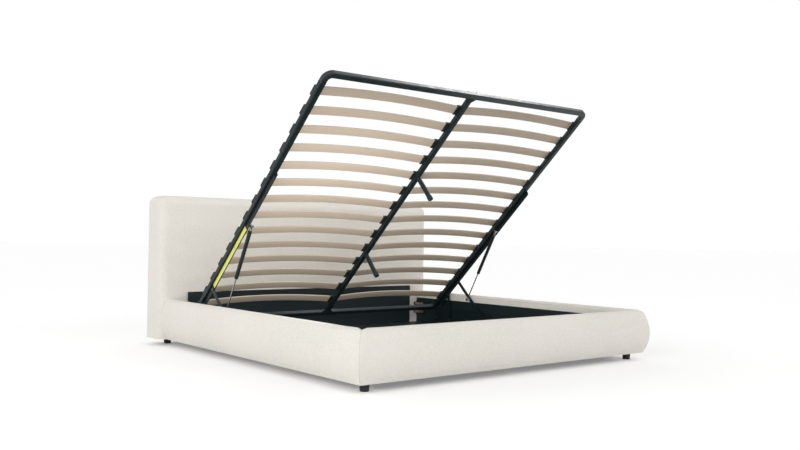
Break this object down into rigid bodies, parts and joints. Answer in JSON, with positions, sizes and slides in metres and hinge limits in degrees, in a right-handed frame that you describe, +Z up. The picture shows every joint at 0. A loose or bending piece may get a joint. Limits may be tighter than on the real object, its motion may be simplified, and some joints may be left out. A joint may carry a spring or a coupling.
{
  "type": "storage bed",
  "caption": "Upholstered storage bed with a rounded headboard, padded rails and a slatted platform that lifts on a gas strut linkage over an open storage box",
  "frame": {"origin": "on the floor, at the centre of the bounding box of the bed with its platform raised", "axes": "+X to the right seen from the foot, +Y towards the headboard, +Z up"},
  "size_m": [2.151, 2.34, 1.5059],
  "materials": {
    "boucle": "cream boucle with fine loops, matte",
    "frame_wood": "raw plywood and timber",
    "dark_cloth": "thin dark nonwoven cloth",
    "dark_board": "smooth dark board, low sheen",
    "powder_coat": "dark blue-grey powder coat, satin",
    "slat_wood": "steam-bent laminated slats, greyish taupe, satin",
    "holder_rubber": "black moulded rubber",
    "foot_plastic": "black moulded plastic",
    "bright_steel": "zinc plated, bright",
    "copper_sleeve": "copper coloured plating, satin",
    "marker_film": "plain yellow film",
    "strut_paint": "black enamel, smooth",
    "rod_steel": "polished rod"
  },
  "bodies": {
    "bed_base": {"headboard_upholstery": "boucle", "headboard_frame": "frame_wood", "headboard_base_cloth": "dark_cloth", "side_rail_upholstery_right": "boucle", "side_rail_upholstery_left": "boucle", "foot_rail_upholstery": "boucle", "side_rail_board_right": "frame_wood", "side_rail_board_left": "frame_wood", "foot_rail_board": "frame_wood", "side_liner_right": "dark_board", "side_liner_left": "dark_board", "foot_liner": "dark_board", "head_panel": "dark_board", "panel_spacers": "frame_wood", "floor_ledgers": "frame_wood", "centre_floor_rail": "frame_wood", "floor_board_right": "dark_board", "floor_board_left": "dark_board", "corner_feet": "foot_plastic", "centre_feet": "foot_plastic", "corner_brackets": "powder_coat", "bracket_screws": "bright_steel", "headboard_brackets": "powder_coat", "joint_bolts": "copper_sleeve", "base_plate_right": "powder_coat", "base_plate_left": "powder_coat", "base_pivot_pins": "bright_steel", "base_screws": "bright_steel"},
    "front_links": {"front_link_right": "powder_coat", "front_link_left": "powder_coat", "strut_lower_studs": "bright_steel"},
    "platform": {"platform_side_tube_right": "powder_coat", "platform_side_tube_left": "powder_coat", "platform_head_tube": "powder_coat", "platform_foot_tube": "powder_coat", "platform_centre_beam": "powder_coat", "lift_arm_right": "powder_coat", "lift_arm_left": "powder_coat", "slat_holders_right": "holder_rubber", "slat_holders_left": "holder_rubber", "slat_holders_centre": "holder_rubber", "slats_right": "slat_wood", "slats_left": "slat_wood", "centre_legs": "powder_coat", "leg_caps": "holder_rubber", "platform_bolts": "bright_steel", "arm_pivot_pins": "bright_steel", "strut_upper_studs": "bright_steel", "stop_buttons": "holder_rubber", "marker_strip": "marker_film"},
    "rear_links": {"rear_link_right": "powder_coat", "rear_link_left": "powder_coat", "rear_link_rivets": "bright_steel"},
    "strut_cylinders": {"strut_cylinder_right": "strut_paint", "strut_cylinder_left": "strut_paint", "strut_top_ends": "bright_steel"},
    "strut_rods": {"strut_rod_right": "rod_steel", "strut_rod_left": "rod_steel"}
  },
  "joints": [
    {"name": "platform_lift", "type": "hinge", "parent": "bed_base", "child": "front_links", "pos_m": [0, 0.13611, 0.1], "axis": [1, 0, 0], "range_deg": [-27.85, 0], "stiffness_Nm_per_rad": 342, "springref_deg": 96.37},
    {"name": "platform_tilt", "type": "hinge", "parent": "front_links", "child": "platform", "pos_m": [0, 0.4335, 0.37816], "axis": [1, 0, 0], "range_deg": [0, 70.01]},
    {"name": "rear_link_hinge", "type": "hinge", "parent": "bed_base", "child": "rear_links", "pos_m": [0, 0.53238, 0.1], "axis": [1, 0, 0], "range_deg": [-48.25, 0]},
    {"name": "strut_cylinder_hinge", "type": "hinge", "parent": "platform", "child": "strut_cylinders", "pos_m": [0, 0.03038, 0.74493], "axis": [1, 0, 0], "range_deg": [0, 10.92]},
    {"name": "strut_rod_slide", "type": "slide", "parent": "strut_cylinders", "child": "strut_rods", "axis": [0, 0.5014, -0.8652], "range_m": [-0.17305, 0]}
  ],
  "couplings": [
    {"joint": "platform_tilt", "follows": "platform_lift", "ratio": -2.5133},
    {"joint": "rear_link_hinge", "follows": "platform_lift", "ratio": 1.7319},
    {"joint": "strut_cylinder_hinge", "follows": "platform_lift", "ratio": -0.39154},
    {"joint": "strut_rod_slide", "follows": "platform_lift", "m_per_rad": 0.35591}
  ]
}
****************
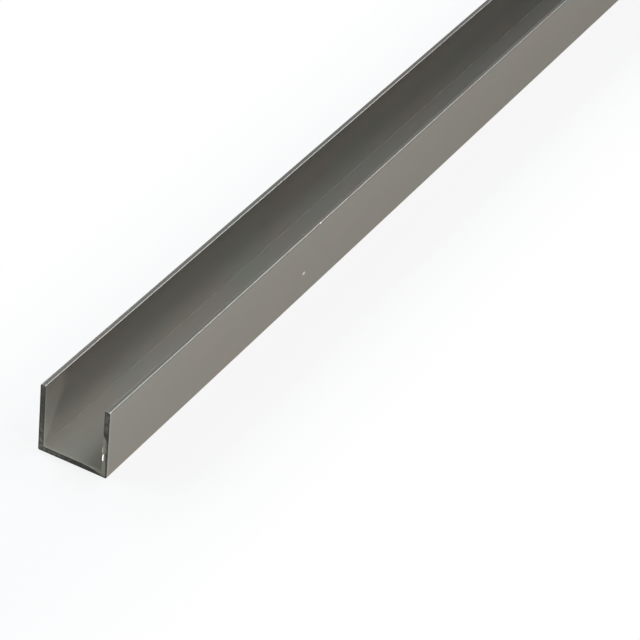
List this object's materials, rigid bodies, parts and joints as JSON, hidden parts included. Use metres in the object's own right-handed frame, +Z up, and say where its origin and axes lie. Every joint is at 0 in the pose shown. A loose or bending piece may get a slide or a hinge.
****************
- _TASK PROMPT_
How many lines of these entries contain the string "handed"? Reply with the number alone.

- _RIGHT ANSWER_
2